当然,行长只是铺垫。最终刺激的,是人生能有几回搏的科技讲话。
总量搭台,科技唱戏。
这中间似乎存在一个悖论:科技这三年一直在前台,屡次作为高质量发展被强调,但一度每次提都被视为压力。为何近期又成为了主力?
或许是大家意识到没有总量的支撑,科技独木难修;一旦有了总量的支撑,科技才可以跑出超额。
这再次验证了一个道理,经济周期不过是一次又一次的等待新的发力点、等待新的技术爆发。如何平稳度过等待期,给下一次发力更多的起跳空间,而不是在平静中沉沦陷入无法挽回的衰退,是整个政策要做的最重要事情——给非线性的进步以时间,给随机分布的创新以空间。
回到央行的政策。
央行的专业度超群在全球都是成立的。面对复杂得市场环境,必须有海量的研究储备、数据支撑和专业智囊。
美联储的官网中,有一个栏目“经济研究”。
点开之后,劈头盖脑就是这段话:美联储雇佣了超过500名研究人员,其中有400多位具有博士学位的经济学家,并且横跨多个领域。用这个来告诉人才济济的华尔街,我们也不弱。
细看之下确实人员的研究领域繁多。单在A开头处,就有统计方向、支付系统、宏观、海外发达经济体等细分领域。
这些都是支撑央行货币政策的智囊团。点进具体的研究报告栏目,你会发现基本每个月都有工作论文、报告不断推出。我之前在智库时经常看着玩,会发现这群人研究的相当广泛,评估各种政策议题、经济问题。
举几个例子,10月份最新的论文包括一篇从董事会开会记录、语调、频率来观察美国社区银行在金融压力较大时期的行为特点;另一篇则讨论了个人信念如何影响通胀预期,指出当个人信息和公开的通胀数据出现较大差异时,货币政策的效果有较大延迟,容易导致价格紊乱,因此通胀预期锚定极为重要。后者使用的独特公开数据是《专业预测调查》,是一项美国最古老的系统性经济调查,1968年推出,并在1990年由费城联储接管。

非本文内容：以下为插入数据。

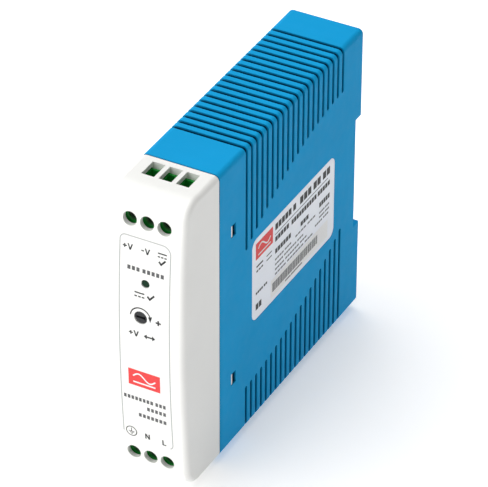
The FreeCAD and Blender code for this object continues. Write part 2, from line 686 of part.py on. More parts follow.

如果说前者是一个针对中小银行的研究,启发可能来源于去年硅谷银行的暴雷,后者则是对通胀粘性这个举国关注话题的研究。这样的研究持续在推出,9月就有12篇。
重要的也许不是每篇都及时应对领导的关注,而是在事情发生时,有术业专攻的人顶上,给出建议。就像研究大萧条的伯南克。每个人都可能是自己领域的伯南克。
除了研究,联储重要的产品还包括独特的数据统计和发布。圣路易斯联储的数据平台是全球最重要的公开数据汇集平台之一。
当然我们的人民银行也有自己的独特统计数据,发布在调查统计司页面。其中一些被视为非常重要的客观数据反馈,甚至比模糊在总量中的统计局大数来得更直接。还期待看到更多。
如果说美联储作为全球货币锚定机构之一,需要大量研究,其他机构呢?
美国商务部下的BEA经济研究局拿出了40名博士经济学家。
财政部呢?相对少很多研究,但多了很多图文数据并茂的自吹自擂,以政策“故事”的形式体现。比如讲通胀减缓法案带来的投资影响。
但美国的财政预算、报告是整个美国政府最复杂的文档之一。对收支、特别支出等列的事无巨细呈现,毕竟每一项都是国会博弈的结果。还包括了对每个开支机构的绩效评价、开支效果的测算,作为对国会的报告。有了数字后,才有了讨价还价和博弈的基础。
而在国家机构之外,还有NBER、Conference Board这样数不清智库,源源不断产出政策研究报告、评估和独特数据。
相比之下,我们一些公开透明度和研究深度确实还能做的更好。如果其他人在某些领域确有一些领先经验,那不是不可以学。
当经济过了粗放式自主增长阶段,政策的边际影响越来越大。在存量博弈中,更是事关不同群体的利益。有了对每项政策的细致评估、研究,才有更科学、精准的空间,才有各方谈判的舞台。
这点上,潘行长至少在国内领先了,市场也爱听。但在全球视野内,仍有高质量服务发展的巨大空间,这或许也是经济新增长点的一个体现。毕竟,社会科学也应该是科学。